* Task statement
Only the lines from the first one through the line with "of its stalk." should be printed, exactly as they appear.

****

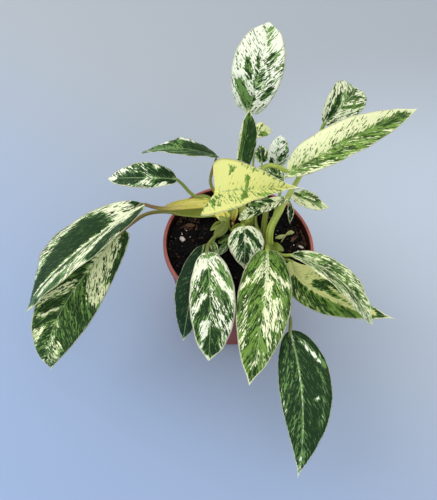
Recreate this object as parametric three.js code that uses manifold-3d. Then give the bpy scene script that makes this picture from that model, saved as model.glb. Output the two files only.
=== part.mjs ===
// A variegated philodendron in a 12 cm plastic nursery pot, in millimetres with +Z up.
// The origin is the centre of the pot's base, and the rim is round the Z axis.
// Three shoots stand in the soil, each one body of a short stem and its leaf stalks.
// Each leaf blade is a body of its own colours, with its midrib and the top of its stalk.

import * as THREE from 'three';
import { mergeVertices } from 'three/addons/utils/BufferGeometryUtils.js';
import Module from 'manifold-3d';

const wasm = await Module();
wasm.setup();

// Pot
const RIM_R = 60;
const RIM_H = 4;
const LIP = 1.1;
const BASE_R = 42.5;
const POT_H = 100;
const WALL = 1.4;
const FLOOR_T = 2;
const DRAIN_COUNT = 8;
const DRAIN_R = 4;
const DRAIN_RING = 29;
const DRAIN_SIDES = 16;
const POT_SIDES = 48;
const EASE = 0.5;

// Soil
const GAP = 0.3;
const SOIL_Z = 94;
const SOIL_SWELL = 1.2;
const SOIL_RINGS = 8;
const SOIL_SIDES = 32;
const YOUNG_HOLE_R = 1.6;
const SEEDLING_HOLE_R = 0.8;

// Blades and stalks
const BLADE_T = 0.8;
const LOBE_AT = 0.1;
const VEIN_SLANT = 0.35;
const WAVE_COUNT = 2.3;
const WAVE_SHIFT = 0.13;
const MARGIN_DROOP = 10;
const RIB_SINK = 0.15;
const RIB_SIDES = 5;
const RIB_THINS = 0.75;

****

* Task answer
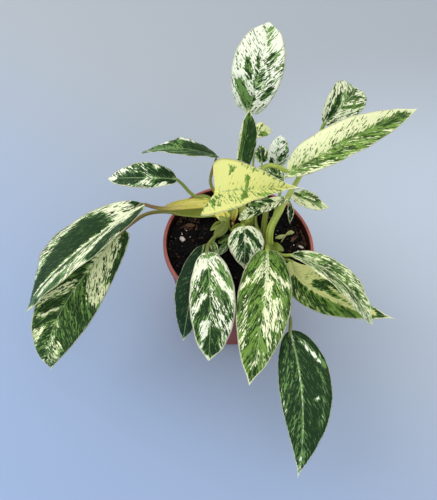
Recreate this object as parametric three.js code that uses manifold-3d. Then give the bpy scene script that makes this picture from that model, saved as model.glb. Output the two files only.
=== part.mjs ===
// A variegated philodendron in a 12 cm plastic nursery pot, in millimetres with +Z up.
// The origin is the centre of the pot's base, and the rim is round the Z axis.
// Three shoots stand in the soil, each one body of a short stem and its leaf stalks.
// Each leaf blade is a body of its own colours, with its midrib and the top of its stalk.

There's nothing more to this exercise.